==== Dataset content ====

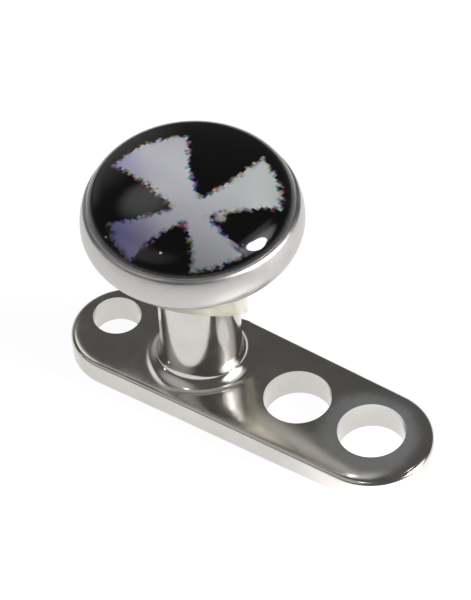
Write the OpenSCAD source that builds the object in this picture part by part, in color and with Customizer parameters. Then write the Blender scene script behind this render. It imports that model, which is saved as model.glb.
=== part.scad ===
// Dermal anchor with a picture top: a footplate with three holes and a post on it, and a screw-in steel cup that
// holds a printed disc under a dome of clear resin.
// Millimetres. The origin is on the post's axis, at the underside of the footplate. +Z is up and +X points to the
// toe, the end of the footplate with two holes.

/* [Footplate] */
// Width of the footplate at its widest place
plate_w = 2.36; // [2.3:0.02:2.8]
// Where the footplate is widest, from the post's axis
widest_x = 0.58; // [0:0.02:1]
// Thickness of the footplate
plate_t = 0.6; // [0.5:0.02:0.9]
// Reach of the heel from the post's axis
heel_reach = 2.58; // [2.5:0.02:3.4]
// Radius of the heel's round end
heel_r = 1.04; // [0.9:0.02:1.14]
// How far the heel's round end lies off the middle line
heel_off = 0.18; // [0:0.01:0.2]
// Reach of the toe from the post's axis
toe_reach = 4.8; // [4.7:0.02:5.6]
// Radius of the toe's round end
toe_r = 1.14; // [1:0.02:1.14]
// How far the toe's round end lies off the middle line
toe_off = 0.08; // [0:0.01:0.1]
// Rounding of the footplate's upper edge
plate_top_r = 0.12; // [0.04:0.01:0.2]
// Rounding of the footplate's lower edge
plate_low_r = 0.2; // [0.04:0.01:0.24]

/* [Holes in the footplate] */
// Diameter of the hole in the heel
heel_hole_d = 0.9; // [0.6:0.02:1]
// Wall between the heel's hole and the heel's tip
heel_wall = 0.25; // [0.2:0.01:0.4]
// Diameter of the two holes in the toe
toe_hole_d = 1.25; // [0.8:0.02:1.3]
// Wall between the toe's hole and the toe's tip
toe_wall = 0.55; // [0.4:0.01:0.7]
// Wall between the two holes in the toe
hole_gap = 0.32; // [0.2:0.01:0.5]
// Rounding of each hole's two edges
hole_edge_r = 0.05; // [0.02:0.01:0.1]

/* [Post] */
// Diameter of the post
post_d = 1.5; // [1.4:0.02:1.7]
// Height of the post above the footplate
post_h = 3.14; // [2.6:0.02:4]
// Radius of the fillet where the post flows into the footplate
post_fillet_r = 0.3; // [0.1:0.01:0.4]
// Depth of the post's bore
bore_depth = 2.3; // [1.5:0.1:2.5]

/* [Stud of the top] */
// Diameter of the stud in the post's bore
stud_d = 0.9; // [0.7:0.02:1]
// Length of the stud below the cup
stud_l = 2; // [1:0.1:2.2]
// Clearance round the stud
stud_gap = 0.04; // [0.02:0.01:0.06]

/* [Cup] */
// Largest diameter of the cup
cup_d = 4; // [3.6:0.05:5]
// Height of the cup from its underside to its rim
cup_h = 0.93; // [0.85:0.01:1.3]
// Radius of the round corner under the cup
cup_corner_r = 0.46; // [0.2:0.01:0.5]
// How far the wall leans in from the widest place to the rim
cup_lean = 0.1; // [0.05:0.01:0.14]
// Width of the rim round the recess
rim_w = 0.06; // [0.04:0.01:0.14]
// Depth of the recess for the picture
recess_depth = 0.22; // [0.18:0.01:0.4]

/* [Picture] */
// Thickness of the printed disc
print_t = 0.12; // [0.06:0.01:0.15]
// Width of the rim that the resin leaves bare
rim_bare = 0.04; // [0.02:0.01:0.06]
// Height of the resin dome above the cup's rim
dome_h = 0.62; // [0.45:0.01:0.8]
// Radius of the dome's round edge
dome_edge_r = 0.5; // [0.3:0.01:0.6]
// Slope of the dome where it meets the rim, in degrees
dome_slope = 75; // [50:1:85]

/* [Sleeve] */
// Wall of the soft sleeve round the post
sleeve_wall = 0.11; // [0.08:0.01:0.2]
// Clearance between the post and the sleeve
sleeve_gap = 0.02; // [0.01:0.01:0.05]
// Length of the sleeve at its middle, below the cup
sleeve_l = 1.81; // [1.4:0.01:2]
// Slant of the sleeve's lower edge, in degrees
sleeve_slant = 40; // [0:1:42]
// Direction of the sleeve's longest side, in degrees from the toe
sleeve_turn = 109; // [0:1:180]

/* [Hidden] */
$fn = 96;

// Gap between pieces that lie on each other
seat_gap = 0.02;
// How far a cut runs past the solid that it cuts
past = 1;
// A length too small to see
hair = 0.0002;

// The footplate's outline runs round three circles, each given as x, y and radius
HEEL = [heel_r - heel_reach, -heel_off, heel_r];
WIDEST = [widest_x, 0, plate_w / 2];
TOE = [toe_reach - toe_r, -toe_off, toe_r];
heel_hole_x = -(heel_reach - heel_wall - heel_hole_d / 2);
toe_hole_x = toe_reach - toe_wall - toe_hole_d / 2;
mid_hole_x = toe_hole_x - toe_hole_d - hole_gap;

post_r = post_d / 2;
post_top = plate_t + post_h;
bore_d = stud_d + 2 * stud_gap;

cup_r = cup_d / 2;
rim_r = cup_r - cup_lean;
cup_z = post_top + seat_gap;
cup_wide_z = cup_z + cup_corner_r;
rim_z = cup_z + cup_h;
// The wall's arc is upright at the widest place and ends at the rim
wall_rise = cup_h - cup_corner_r;
wall_arc_r = (wall_rise * wall_rise + cup_lean * cup_lean) / (2 * cup_lean);
recess_r = rim_r - rim_w;
recess_z = rim_z - recess_depth;

print_r = recess_r - seat_gap;
print_z = recess_z + seat_gap;

// The dome's crown is an arc that meets its round edge without a corner
dome_z = rim_z + seat_gap;
dome_r = rim_r - rim_bare;
edge_in = dome_r - dome_edge_r * sin(dome_slope);
edge_low = dome_h + dome_edge_r * cos(dome_slope);
edge_z = dome_z + dome_h - edge_low;
crown_r = (edge_in * edge_in + edge_low * edge_low - dome_edge_r * dome_edge_r) / (2 * (edge_low - dome_edge_r));
crown_z = dome_z + dome_h - crown_r;
resin_z = print_z + print_t + seat_gap;

sleeve_in_r = post_r + sleeve_gap;
sleeve_out_r = sleeve_in_r + sleeve_wall;
sleeve_top = cup_z - seat_gap;

// The footplate's cross-section, from its inside to its rounded edge at a distance r
module plate_section(r) {
    difference() {
        square([r, plate_t]);
        translate([r - plate_top_r, plate_t - plate_top_r]) difference() {
            square(plate_top_r + past);
            circle(plate_top_r);
        }
        translate([r - plate_low_r, plate_low_r]) difference() {
            translate([0, -plate_low_r - past]) square(plate_low_r + past);
            circle(plate_low_r);
        }
    }
}

// A round end of the footplate
module plate_round(c) {
    translate([c.x, c.y, 0]) rotate_extrude() plate_section(c.z);
}

// The footplate between two of its rounds: a flat web, and a bar with a rounded edge along each tangent
module plate_between(a, b) {
    step = [b.x - a.x, b.y - a.y];
    heading = atan2(step.y, step.x);
    swing = acos((a.z - b.z) / norm(step));
    edge_l = norm(step) * sin(swing);
    edge_r = max(plate_top_r, plate_low_r);
    linear_extrude(plate_t) polygon([for (p = [[a, 1], [b, 1], [b, -1], [a, -1]]) [
        p[0].x + (p[0].z - edge_r) * cos(heading + p[1] * swing),
        p[0].y + (p[0].z - edge_r) * sin(heading + p[1] * swing)
    ]]);
    translate([a.x, a.y, 0]) {
        rotate([0, 0, heading + swing - 90]) rotate([90, 0, 90]) linear_extrude(edge_l) plate_section(a.z);
        rotate([0, 0, heading - swing + 90]) rotate([90, 0, 90]) linear_extrude(edge_l)
            mirror([1, 0]) plate_section(a.z);
    }
}

// The footplate's blank, before it is drilled
module plate() {
    plate_round(HEEL);
    plate_round(WIDEST);
    plate_round(TOE);
    plate_between(WIDEST, HEEL);
    plate_between(WIDEST, TOE);
}

// What a drilled hole of radius r with two rounded edges takes out of the footplate
module hole_cut(r) {
    rotate_extrude() {
        translate([0, -past]) square([r, plate_t + 2 * past]);
        translate([r, plate_t - hole_edge_r]) hole_edge_section();
        translate([r, hole_edge_r]) mirror([0, 1]) hole_edge_section();
    }
}

// The corner that the rounding of a hole's edge takes away
module hole_edge_section() {
    difference() {
        translate([-hole_edge_r / 2, 0]) square([hole_edge_r * 1.5, hole_edge_r + past]);
        translate([hole_edge_r, 0]) circle(hole_edge_r);
        translate([hole_edge_r, -past]) square([past, past + hole_edge_r]);
    }
}

// The post, with the fillet that leads it into the footplate
module post() {
    rotate_extrude() {
        square([post_r, post_top]);
        translate([0, plate_t]) difference() {
            square([post_r + post_fillet_r, post_fillet_r]);
            translate([post_r + post_fillet_r, post_fillet_r]) circle(post_fillet_r);
        }
    }
}

// Footplate and post, one piece of polished steel, bored from above for the stud
module anchor_base() {
    color([0.62, 0.61, 0.59]) difference() {
        union() {
            plate();
            post();
        }
        translate([heel_hole_x, 0, 0]) hole_cut(heel_hole_d / 2);
        translate([mid_hole_x, 0, 0]) hole_cut(toe_hole_d / 2);
        translate([toe_hole_x, 0, 0]) hole_cut(toe_hole_d / 2);
        translate([0, 0, post_top - bore_depth]) cylinder(d = bore_d, h = bore_depth + past);
    }
}

// Half of the cup's cross-section: flat underside, round corner, and a wall that leans in to the rim
module cup_section() {
    translate([0, cup_z]) square([cup_r - cup_corner_r, cup_h]);
    intersection() {
        translate([cup_r - cup_corner_r, cup_wide_z]) circle(cup_corner_r);
        translate([0, cup_z]) square([cup_r, cup_corner_r]);
    }
    intersection() {
        translate([cup_r - wall_arc_r, cup_wide_z]) circle(wall_arc_r);
        translate([0, cup_wide_z]) square([cup_r, wall_rise]);
    }
}

// The cup with its recess, and the plain stud under it, one piece of steel
module top_cup() {
    color([0.72, 0.71, 0.69]) rotate_extrude() {
        difference() {
            cup_section();
            translate([-past, recess_z]) square([recess_r + past, recess_depth + past]);
        }
        translate([0, cup_z - stud_l]) square([stud_d / 2, stud_l + (recess_z - cup_z) / 2]);
    }
}

// The printed disc on the floor of the recess
module print_disc() {
    color([0.08, 0.08, 0.09]) translate([0, 0, print_z]) cylinder(r = print_r, h = print_t);
}

// The resin: it fills the recess above the disc, laps onto the rim and rises to a dome
module resin_dome() {
    color([0.9, 0.92, 0.95, 0.35]) rotate_extrude() {
        translate([0, resin_z]) square([recess_r - seat_gap, dome_z - resin_z + seat_gap / 2]);
        // The round edge, a hair too large so that its arc crosses the crown's instead of touching it
        intersection() {
            translate([edge_in, edge_z]) circle(dome_edge_r + hair);
            translate([0, dome_z]) square([cup_r, 2 * dome_h]);
        }
        // The crown, as far out as the place where it meets the round edge
        intersection() {
            translate([0, crown_z]) circle(crown_r);
            translate([0, dome_z]) square([cup_r, 2 * dome_h]);
            translate([0, crown_z]) polygon([[0, 0], [3 * edge_in, 3 * (edge_z - crown_z)], [0, 3 * crown_r]]);
        }
    }
}

// The soft sleeve round the upper post, cut off aslant below
module soft_sleeve() {
    color([0.9, 0.9, 0.72, 0.6]) difference() {
        translate([0, 0, plate_t]) cylinder(r = sleeve_out_r, h = sleeve_top - plate_t);
        cylinder(r = sleeve_in_r, h = sleeve_top + past);
        translate([0, 0, sleeve_top - sleeve_l]) rotate([0, 0, sleeve_turn]) rotate([0, sleeve_slant, 0])
            translate([-cup_d, -cup_d, -2 * cup_d]) cube(2 * cup_d);
    }
}

anchor_base();
top_cup();
print_disc();
resin_dome();
soft_sleeve();
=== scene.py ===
from math import acos, asin, atan2, cos, degrees, hypot, pi, radians, sin

import bmesh
import bpy
from mathutils import Matrix, Vector


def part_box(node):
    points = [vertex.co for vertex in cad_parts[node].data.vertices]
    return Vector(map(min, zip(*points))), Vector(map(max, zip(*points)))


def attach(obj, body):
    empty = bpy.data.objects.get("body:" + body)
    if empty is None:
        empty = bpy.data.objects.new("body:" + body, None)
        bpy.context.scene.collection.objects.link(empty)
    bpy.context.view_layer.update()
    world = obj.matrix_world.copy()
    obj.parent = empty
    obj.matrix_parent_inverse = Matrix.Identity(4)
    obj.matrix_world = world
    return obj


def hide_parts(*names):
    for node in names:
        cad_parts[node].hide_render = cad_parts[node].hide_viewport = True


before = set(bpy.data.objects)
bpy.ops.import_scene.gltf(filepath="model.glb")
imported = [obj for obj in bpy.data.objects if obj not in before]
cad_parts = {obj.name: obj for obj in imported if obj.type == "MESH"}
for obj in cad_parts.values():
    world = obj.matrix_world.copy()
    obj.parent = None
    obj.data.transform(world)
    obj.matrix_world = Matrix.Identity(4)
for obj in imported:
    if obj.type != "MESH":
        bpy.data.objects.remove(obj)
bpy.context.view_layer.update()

# The footplate and its post are one piece of surgical steel. The plate has two uneven round ends
# and three drilled holes, the post flows out of it through a fillet, and tumbling has worn every
# edge round and left the faces mirror bright. All shapes are drawn in millimetres.
MM = 0.001


def box_mm(node):
    """Lowest and highest corner of a node of the frame, in millimetres."""
    return [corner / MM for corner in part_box(node)]


base_low, base_high = box_mm("anchor_base")
plate_t = 0.6
edge_top_r = 0.07
edge_low_r = 0.18
heel_r = 1.04
toe_r = 1.14
# The three rounds of the plate's outline. Each holds the x and y of its middle, and its radius as z.
HEEL = Vector((base_low.x + heel_r, -0.18, heel_r))
WIDEST = Vector((0.3, -0.02, 1.19))
TOE = Vector((base_high.x - toe_r, -0.08, toe_r))
heel_hole = {"x": -1.88, "r": 0.45}
mid_hole = {"x": 2.055, "r": 0.625}
toe_hole = {"x": 3.625, "r": 0.625}
post_r = 0.75
post_top = base_high.z
post_edge_r = 0.05
fillet_r = 0.3
bore_r = 0.49
bore_depth = 2.3
# Points nearer to each other than this are one point.
weld = 1e-4


def arc(x, z, r, start, end, steps=12):
    """Points of an arc about (x, z), from one angle to another in degrees."""
    turns = [radians(start + (end - start) * i / steps) for i in range(steps + 1)]
    return [(x + r * cos(a), z + r * sin(a)) for a in turns]


def rounded_edge(r, lap=0.02):
    """Section of a rounded edge as (distance from the wall, depth), from a little way in to the wall."""
    return [(r + lap, 0)] + [(r - x, r - z) for x, z in arc(0, 0, r, 90, 0, 8)]


def plain_round(r, low, high):
    """Section of a plain disc or rod as (radius, height)."""
    return [(0, low), (r, low), (r, high), (0, high)]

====

Your instructions
Looking at the data above, return every line from the one with "off aslant below" down to the one with "bpy.data.objects.remove(obj)", exactly and inclusively.

Exercise response
// The soft sleeve round the upper post, cut off aslant below
module soft_sleeve() {
    color([0.9, 0.9, 0.72, 0.6]) difference() {
        translate([0, 0, plate_t]) cylinder(r = sleeve_out_r, h = sleeve_top - plate_t);
        cylinder(r = sleeve_in_r, h = sleeve_top + past);
        translate([0, 0, sleeve_top - sleeve_l]) rotate([0, 0, sleeve_turn]) rotate([0, sleeve_slant, 0])
            translate([-cup_d, -cup_d, -2 * cup_d]) cube(2 * cup_d);
    }
}

anchor_base();
top_cup();
print_disc();
resin_dome();
soft_sleeve();
=== scene.py ===
from math import acos, asin, atan2, cos, degrees, hypot, pi, radians, sin

import bmesh
import bpy
from mathutils import Matrix, Vector


def part_box(node):
    points = [vertex.co for vertex in cad_parts[node].data.vertices]
    return Vector(map(min, zip(*points))), Vector(map(max, zip(*points)))


def attach(obj, body):
    empty = bpy.data.objects.get("body:" + body)
    if empty is None:
        empty = bpy.data.objects.new("body:" + body, None)
        bpy.context.scene.collection.objects.link(empty)
    bpy.context.view_layer.update()
    world = obj.matrix_world.copy()
    obj.parent = empty
    obj.matrix_parent_inverse = Matrix.Identity(4)
    obj.matrix_world = world
    return obj


def hide_parts(*names):
    for node in names:
        cad_parts[node].hide_render = cad_parts[node].hide_viewport = True


before = set(bpy.data.objects)
bpy.ops.import_scene.gltf(filepath="model.glb")
imported = [obj for obj in bpy.data.objects if obj not in before]
cad_parts = {obj.name: obj for obj in imported if obj.type == "MESH"}
for obj in cad_parts.values():
    world = obj.matrix_world.copy()
    obj.parent = None
    obj.data.transform(world)
    obj.matrix_world = Matrix.Identity(4)
for obj in imported:
    if obj.type != "MESH":
        bpy.data.objects.remove(obj)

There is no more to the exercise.